Every trainee in the begining struggles with this…
 
Choosing the correct load, or how much weight to use on a lift.
 
The answer without thinking too much?
 
Use a weight that you can complete the number of reps in the program with PROPER form!
 
Here’s an example. Your program calls for 3 sets of 10-12 repetitions on the barbell back squat. You’d choose a weight that you can do for 10 reps but no more than 12, max 13 reps on the first set.
 
What usually happens here is most men will pick a weight that’s too heavy and most women will pick a weight too light. This causes men to cut the range of motion and end up doing quarter reps (ego lifting). And women aren’t actually training hard enough to stimulate any type of change to the body.
 
 

The Principle of Progressive Overload

 
 
As for increasing the weight, do this whenever possible. The body does something cool, it adapts to what gets thrown at it. So for constant progress, you need to continue to challenge yourself.
 
While a 2.5-5 lb increase may not seem like much on a deadlift or squat, it’s massive on a bicep curl or an external rotation. The great thing is, this is what Micro Plates are for, allowing for smaller increments (0.5 lb to 2.5 lbs in 0.5 lb increments). That’s why at OBF, we carry the right tools, like Micro Plates.
 
 

The Kaizen Philosophy

 
 
The Japanese have the Kaizen philosophy, meaning constant and never ending improvement.
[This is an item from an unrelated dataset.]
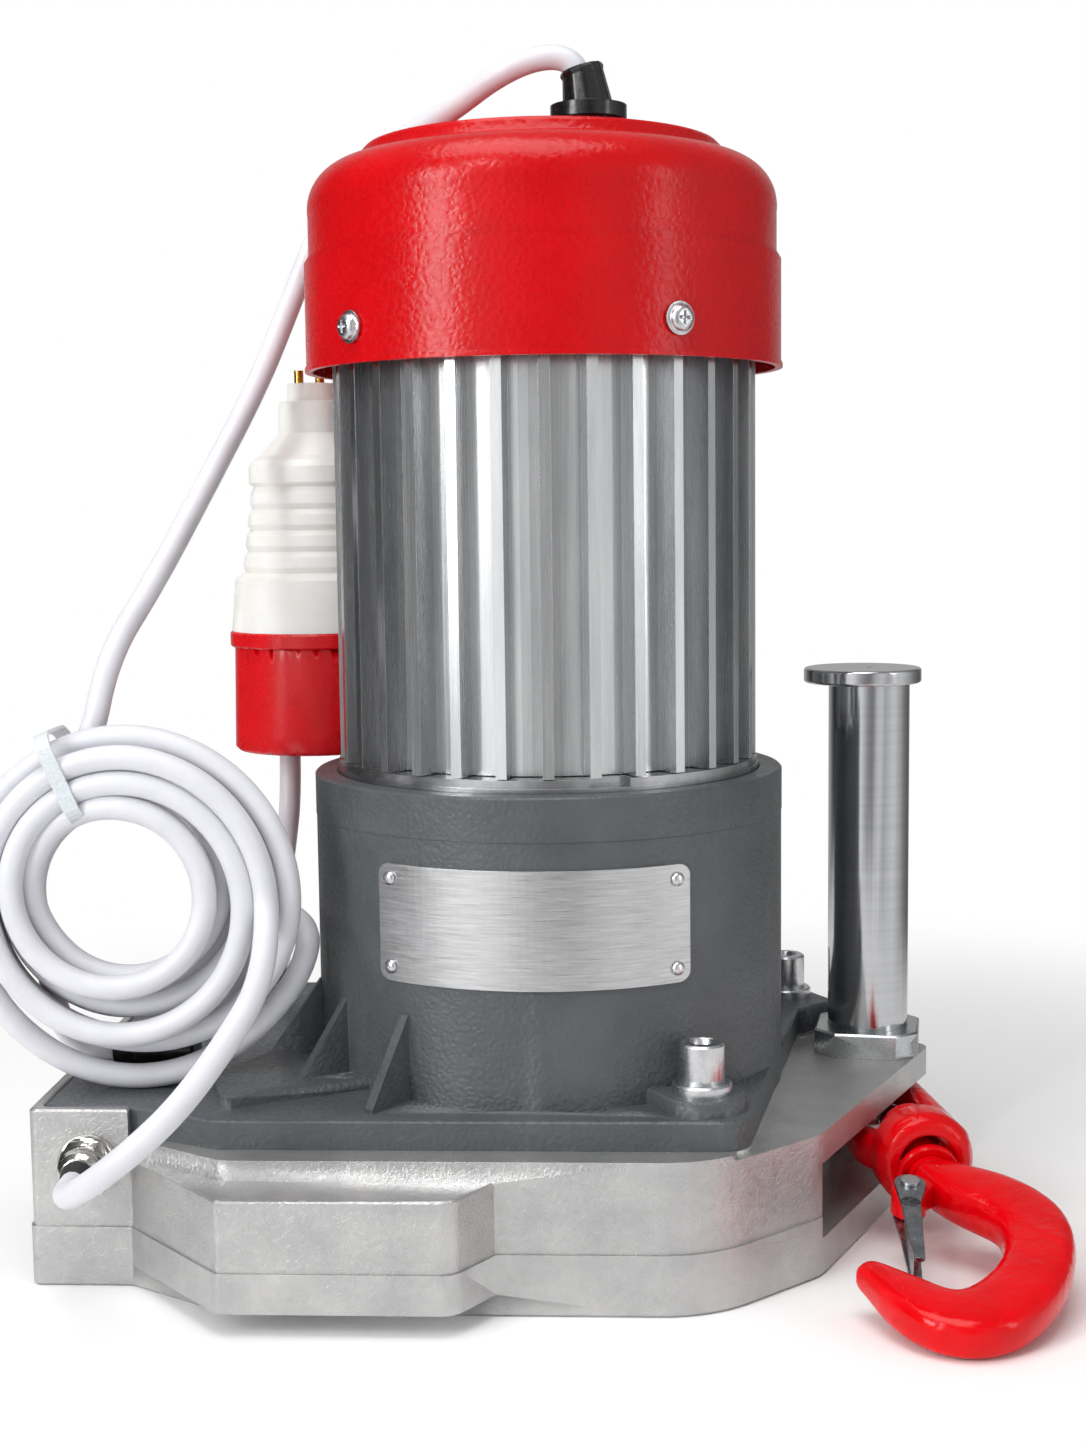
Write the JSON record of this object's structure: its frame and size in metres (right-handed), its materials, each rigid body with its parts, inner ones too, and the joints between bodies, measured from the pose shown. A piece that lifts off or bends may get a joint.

Micro Plates allow for very small and consistent weight jumps in your exercises. If your 10 rep max on the squat is 100 lbs, a 5lb increase being 5% might be too much.
 
Going up by 2 lbs or 2% is more manageable from 1 session to the next, this allows continous progress. For a smaller muscle like the biceps, a 5lb increase could be as much as a 25% increase…that’s huge. To ask anybody to be 25% stronger, that’s not an intelligent way of training. Now if we can add a 0.5 lb, that would be much more manageable.
 
Bottom line is, increase your weight too fast can lead to plateaus.
 
But if you are able to add only 0.25-0.5 lbs to your weight each week, that’s a 13-26 lb increase in a year. This is a great way to increase both your strength and help change your physique much faster.
 
It’s much easier to progress with smaller increments than large jumps.